Já Azad Zangana, economista para a Europa da Schroders, salienta o facto de as agências de rating "classificarem, tipicamente, a dívida soberana e corporativa numa base absoluta, fornecendo essencialmente um sinal sobre a fiabilidade creditícia".

 

"Num período de extremo ‘stress’, como temos observado nos recentes meses, fez sentido para as agências fazerem revisões em baixa, de uma forma geral. Mas, para os investidores, o desempenho relativo é mais importante do que o absoluto, pelo que não tem havido uma mudança de comportamento relevante. Houve um aumento na aposta dos investidores nos mercados obrigacionistas devido aos receios em torno da performance das ações – e, atendendo ao apoio dado por parte dos bancos centrais, é improvável que vejamos as agências de rating a terem grande impacto nos mercados desenvolvidos", considera.

 

Por seu lado, Stefan Hofrichter, economista-chefe da AllianzGI, diz não ter a certeza de que as agências de rating impulsionem realmente os spreads. "E isto é validado pelo facto de o BCE estar a comprar títulos soberanos.
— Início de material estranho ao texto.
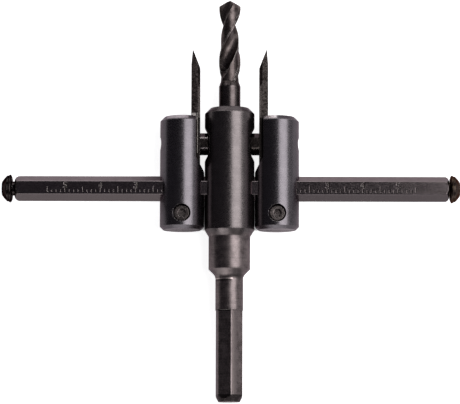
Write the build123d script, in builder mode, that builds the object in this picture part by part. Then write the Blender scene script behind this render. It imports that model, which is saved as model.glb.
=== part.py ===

Certo, se houver o risco de um país sair da categoria de investimento de qualidade, isto é, caso haja o risco de as suas obrigações deixarem de ser elegíveis para os programas de compra de títulos do BCE, os spreads aumentam – basta olhar para Itália em 2018/19. Mas é a expectativa do mercado, e não a agência de rating, que impulsiona os spreads".

 

Ricardo Evangelista, analista sénior da ActivTrades, destaca que "neste momento, as condições nos mercados financeiros são substancialmente diferentes do que aquando da crise do euro do princípio da década passada". Nessa altura, "as economias estáveis do Norte da Europa, por exemplo, ofereciam juros reais positivos, o que gerava uma menor procura por ativos de maior risco, que quanto mais elevado fosse, de acordo com a avaliação das agências de rating, gerava imediatamente uma correspondente subida dos juros". Agora, frisa, "o fator mais determinante no spread da dívida de um país já não é o rating dado pelas agências, é o apetite pelo risco dos investidores, que se acentuou muito".
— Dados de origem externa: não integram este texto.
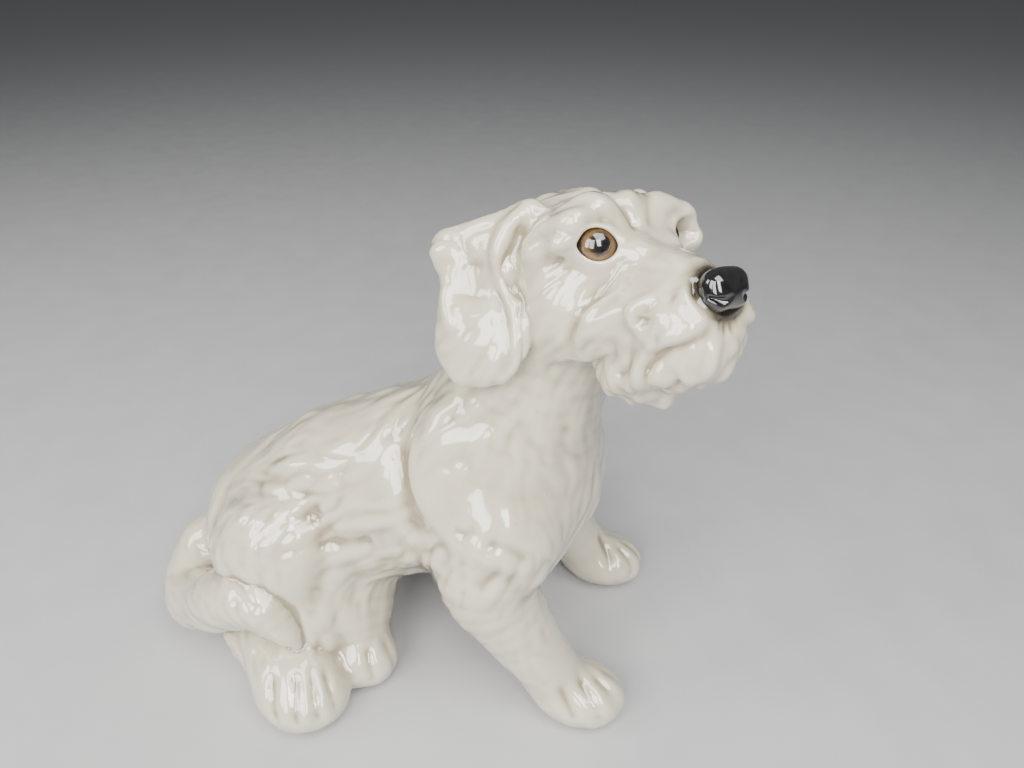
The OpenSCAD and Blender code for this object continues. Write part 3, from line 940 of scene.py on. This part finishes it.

"Por outras palavras, com as taxas de juro dos bancos centrais em níveis muito baixos – e não falo apenas das principais economias –, os grandes investidores sentem dificuldade em encontrar remuneração (a chamada yield), voltando-se então para instrumentos de maior risco. Esta lógica está por detrás da queda dos spreads da dívida de países que até há pouco tinham que pagar bastante mais para se financiar em relação a outros como a Alemanha e Holanda". "Este maior apetite pelo risco ajuda também a explicar os recordes nas principais bolsas, apesar de estarmos a atravessar a maior recessão global desde a segunda guerra mundial", acrescenta Ricardo Evangelista. 

 

No caso português, "apesar de o rating do país estar pouco acima de ‘junk’, o que, de acordo com a lógica da última década, pressuporia custos de financiamento relativamente elevados comparativamente a outros países com rating superior, ainda na semana passada o título a 10 anos foi transacionado com um juro negativo. Isto deve-se ao aumento da procura, que por sua vez é gerado pela dificuldade que os investidores sentem para encontrar rendimento em instrumentos de menor risco", aponta.

 

As três irmãs e a prima direita


Alcunhadas de "fábricas de produção do triplo A" na crise do "subprime" iniciada em 2008 nos EUA, as agências de rating já não têm o peso de outrora nos mercados de capitais.

 

Embora existam mais de 100 agências de rating ativas em todo o mundo, é incontornável o grupo das chamadas "três irmãs", que detêm cerca de 95% do mercado mundial: Fitch, Moody’s e Standard & Poor’s. Pelo papel que tiveram na crise financeira mundial iniciada em 2008 – que viria a ser conhecida como Grande Crise e que teve origem no chamado "subprime" nos Estados Unidos, com a concessão de empréstimos a clientes de alto risco dada a sua fraca capacidade creditícia – são também alcunhadas de "três mosqueteiras" e "fábricas de produção do triplo A". Às três grandes junta-se a "prima direita" DBRS Morningstar, com uma quota de mercado a rondar os 2%-3%.

 

Apesar das críticas de que foram alvo em finais da década de 2000, por atribuírem excelentes notações que se revelaram descabidas aquando da crise, como foi o caso do banco Lehman Brothers, que acabou por falir em setembro de 2008, continuam a ocupar o seu lugar no pódio mundial. Mas, para os mercados, já não se revestem da mesma importância.

 

"A minha opinião é de que o impacto das agências de rating é extremamente limitado. Os anos de 2008/09 provaram que as agências não têm uma real perspetiva da qualidade do crédito nem da mecânica dos mercados. Para mim, enquanto gestor macro, as agências de rating foram uma moda de 2000", diz ao Negócios Steen Jakobsen, diretor de investimento do Saxo Bank. "Posto isto, compreendo o porquê de a decisão de uma agência ser um acontecimento para os media, mas garanto que não o é para os mercados", frisa.